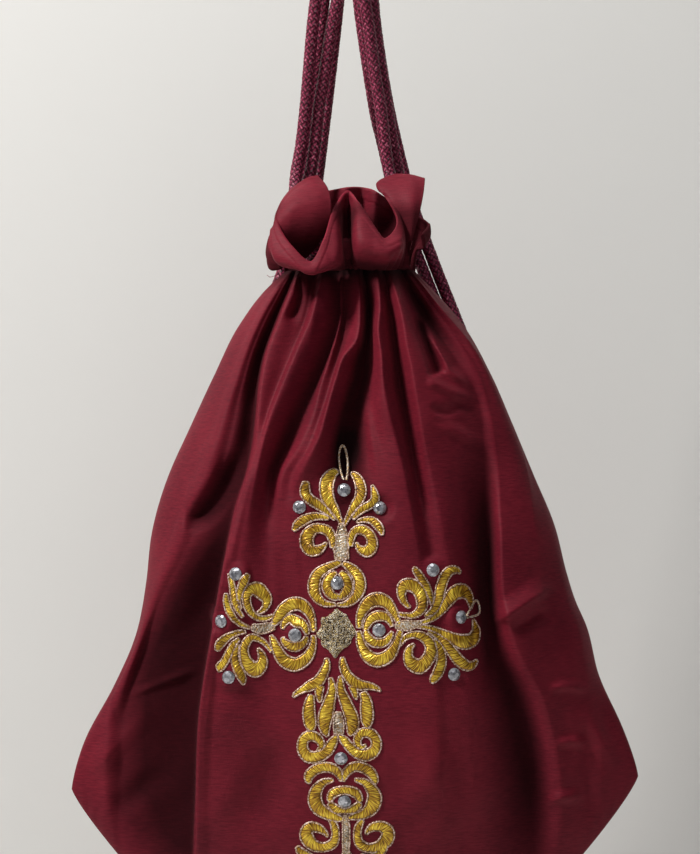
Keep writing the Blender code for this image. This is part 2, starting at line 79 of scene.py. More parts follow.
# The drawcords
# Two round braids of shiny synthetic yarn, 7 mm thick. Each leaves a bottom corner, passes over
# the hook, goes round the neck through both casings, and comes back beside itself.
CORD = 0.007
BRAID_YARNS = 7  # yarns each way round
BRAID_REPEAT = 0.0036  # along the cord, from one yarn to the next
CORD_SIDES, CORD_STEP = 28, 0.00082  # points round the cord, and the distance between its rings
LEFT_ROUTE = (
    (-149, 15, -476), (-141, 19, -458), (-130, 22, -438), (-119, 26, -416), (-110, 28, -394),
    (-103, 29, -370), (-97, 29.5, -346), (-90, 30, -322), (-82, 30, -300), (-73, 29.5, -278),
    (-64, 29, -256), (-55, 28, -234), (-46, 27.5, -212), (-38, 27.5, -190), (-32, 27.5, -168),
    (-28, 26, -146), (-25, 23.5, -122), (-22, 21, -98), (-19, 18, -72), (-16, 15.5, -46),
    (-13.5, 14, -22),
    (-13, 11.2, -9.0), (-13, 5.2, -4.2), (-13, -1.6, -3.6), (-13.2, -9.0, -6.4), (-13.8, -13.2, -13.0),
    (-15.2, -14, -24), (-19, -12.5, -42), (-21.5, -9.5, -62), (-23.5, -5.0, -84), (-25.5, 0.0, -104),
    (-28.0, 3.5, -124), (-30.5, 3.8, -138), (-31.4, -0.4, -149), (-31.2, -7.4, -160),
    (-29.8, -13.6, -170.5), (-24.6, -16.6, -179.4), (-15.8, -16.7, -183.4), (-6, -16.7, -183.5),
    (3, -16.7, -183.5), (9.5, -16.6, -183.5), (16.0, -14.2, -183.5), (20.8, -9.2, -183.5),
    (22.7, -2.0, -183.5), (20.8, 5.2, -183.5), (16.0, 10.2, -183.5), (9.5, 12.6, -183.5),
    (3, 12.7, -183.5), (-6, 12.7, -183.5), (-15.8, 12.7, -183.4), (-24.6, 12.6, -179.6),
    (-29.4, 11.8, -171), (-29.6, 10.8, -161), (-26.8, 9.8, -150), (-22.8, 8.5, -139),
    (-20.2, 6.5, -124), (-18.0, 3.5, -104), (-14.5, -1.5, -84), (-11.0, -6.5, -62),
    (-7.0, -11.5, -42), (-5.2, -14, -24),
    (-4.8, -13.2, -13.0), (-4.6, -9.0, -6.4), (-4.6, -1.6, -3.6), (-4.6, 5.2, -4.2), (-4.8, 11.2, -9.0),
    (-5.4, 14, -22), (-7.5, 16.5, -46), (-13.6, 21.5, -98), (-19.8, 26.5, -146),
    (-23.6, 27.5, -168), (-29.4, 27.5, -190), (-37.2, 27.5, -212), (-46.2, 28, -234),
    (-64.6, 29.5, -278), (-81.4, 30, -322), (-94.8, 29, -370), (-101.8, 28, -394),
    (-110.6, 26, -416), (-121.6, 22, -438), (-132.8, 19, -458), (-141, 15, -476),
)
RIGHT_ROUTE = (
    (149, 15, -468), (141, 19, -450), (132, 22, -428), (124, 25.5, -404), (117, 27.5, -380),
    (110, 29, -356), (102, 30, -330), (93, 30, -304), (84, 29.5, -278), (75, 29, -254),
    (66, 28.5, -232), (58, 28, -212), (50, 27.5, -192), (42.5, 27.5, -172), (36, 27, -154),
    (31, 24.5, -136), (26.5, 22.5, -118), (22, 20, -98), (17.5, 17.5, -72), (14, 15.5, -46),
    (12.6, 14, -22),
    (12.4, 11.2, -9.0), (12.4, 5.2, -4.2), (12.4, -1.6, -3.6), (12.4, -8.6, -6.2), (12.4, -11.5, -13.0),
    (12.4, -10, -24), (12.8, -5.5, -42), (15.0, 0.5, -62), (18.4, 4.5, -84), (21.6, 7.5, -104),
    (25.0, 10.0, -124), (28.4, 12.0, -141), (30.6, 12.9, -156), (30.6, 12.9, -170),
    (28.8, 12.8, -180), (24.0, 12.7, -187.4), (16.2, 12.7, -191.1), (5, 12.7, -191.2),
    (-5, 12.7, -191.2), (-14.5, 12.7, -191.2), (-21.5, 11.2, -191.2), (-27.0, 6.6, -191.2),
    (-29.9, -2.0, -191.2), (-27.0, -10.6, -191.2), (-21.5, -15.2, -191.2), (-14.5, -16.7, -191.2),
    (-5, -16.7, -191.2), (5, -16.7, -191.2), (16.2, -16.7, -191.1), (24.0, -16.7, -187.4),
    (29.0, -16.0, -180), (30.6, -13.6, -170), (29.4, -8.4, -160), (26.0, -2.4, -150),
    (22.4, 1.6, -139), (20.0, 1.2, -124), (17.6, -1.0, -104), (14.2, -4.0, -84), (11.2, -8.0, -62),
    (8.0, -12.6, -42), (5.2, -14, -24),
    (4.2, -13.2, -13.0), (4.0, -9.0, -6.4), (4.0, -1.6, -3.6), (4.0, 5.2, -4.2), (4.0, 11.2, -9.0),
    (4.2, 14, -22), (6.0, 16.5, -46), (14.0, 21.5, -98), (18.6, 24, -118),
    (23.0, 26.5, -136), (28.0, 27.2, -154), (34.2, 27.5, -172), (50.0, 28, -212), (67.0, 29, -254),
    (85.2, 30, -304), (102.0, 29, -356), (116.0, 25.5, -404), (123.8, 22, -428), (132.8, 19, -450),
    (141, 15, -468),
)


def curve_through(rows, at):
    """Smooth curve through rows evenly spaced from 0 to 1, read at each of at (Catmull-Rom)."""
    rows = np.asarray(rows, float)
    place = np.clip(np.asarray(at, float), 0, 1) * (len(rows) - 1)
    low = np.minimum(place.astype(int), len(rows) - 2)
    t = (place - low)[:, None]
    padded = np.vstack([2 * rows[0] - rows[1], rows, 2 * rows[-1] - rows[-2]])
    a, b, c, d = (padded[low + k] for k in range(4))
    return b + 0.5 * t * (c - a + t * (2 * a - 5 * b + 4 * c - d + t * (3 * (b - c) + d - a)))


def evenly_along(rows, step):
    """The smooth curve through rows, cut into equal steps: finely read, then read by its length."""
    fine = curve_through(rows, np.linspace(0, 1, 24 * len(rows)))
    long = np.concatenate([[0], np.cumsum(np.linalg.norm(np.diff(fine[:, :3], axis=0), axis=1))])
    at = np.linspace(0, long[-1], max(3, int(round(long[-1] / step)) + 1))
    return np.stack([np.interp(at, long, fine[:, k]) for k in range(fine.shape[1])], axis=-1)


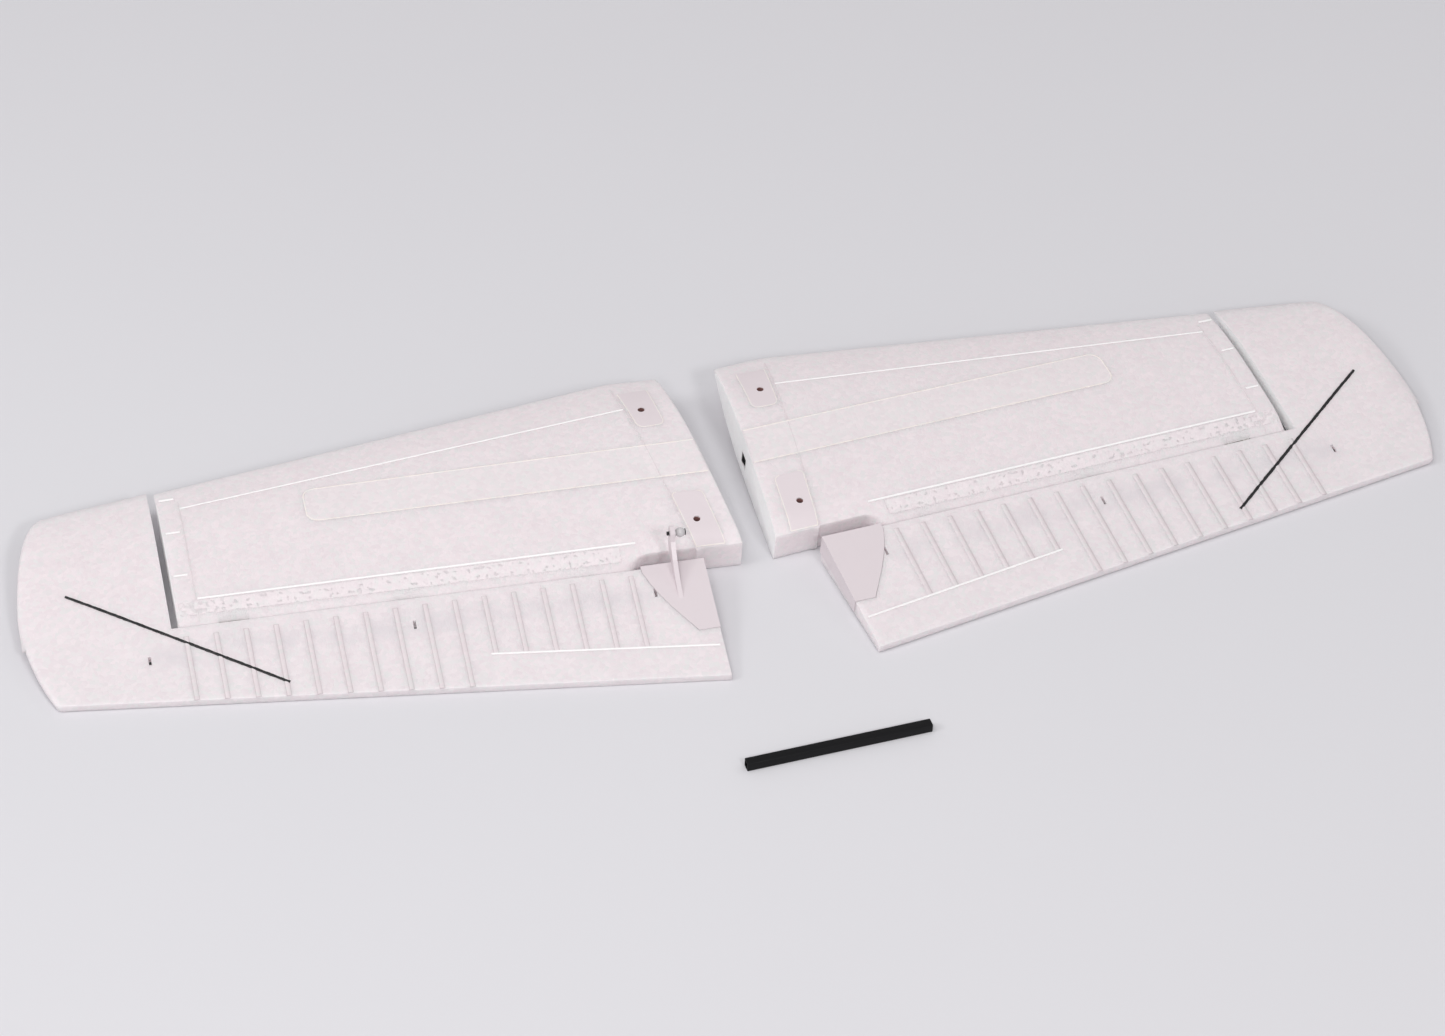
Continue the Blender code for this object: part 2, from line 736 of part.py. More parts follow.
● ● ●
Your task is to pick out every line with the string "part" and copy it.

• _Exercise answer_:
Keep writing the Blender code for this image. This is part 2, starting at line 79 of scene.py. More parts follow.
Continue the Blender code for this object: part 2, from line 736 of part.py. More parts follow.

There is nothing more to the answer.